Palm-tree shaded Rumeilah Park (16) on the Corniche is popular with Arab families who like to picnic in the evenings. It's perfect for whiling away an hour watching the expat kids on the skateboard ramp, or - during Eid holidays and other celebrations - learning about local history, and pearling in particular, at the park's Qatari Heritage Village.


Expats are addicted to Friday brunches; the best is the "Sparkling Brunch" with an expansive seafood buffet, bubbles, and spectacular sea views at the Sheraton (2) Al Shaheen Rooftop Restaurant (00 974 485 4556; 11am-3pm Friday; 165QR/£24 per person). If in town on Europe's weekend (Qatar's is Thursday and Friday) try Assaha Lebanese Village (17) where Hamad Al Kabir Street meets Airport Road (00 974 435 5353; 8am-midnight) in a big stone house for scrumptious Arabic pastries, mezze and grills (100QR/£15 for two with juices).

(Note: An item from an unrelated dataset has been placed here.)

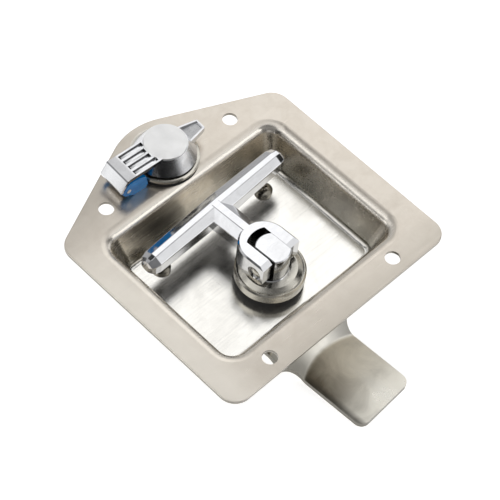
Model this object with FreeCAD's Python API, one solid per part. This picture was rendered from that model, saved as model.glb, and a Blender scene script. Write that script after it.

There are few more atmospheric places to write a postcard - with sheesha pipe in one hand and pen in the other - than from the terrace overlooking the marina at Café Royal (18) in the Ras Al Nassa restaurant complex (00 974 436 7036; 9am-midnight).


Do as the locals do and pack olives, hummus, Arabic bread and mango juice from Carrefour (19) in City Centre mall - and hire a dhow (20QR/£7 per person) for a late afternoon cruise.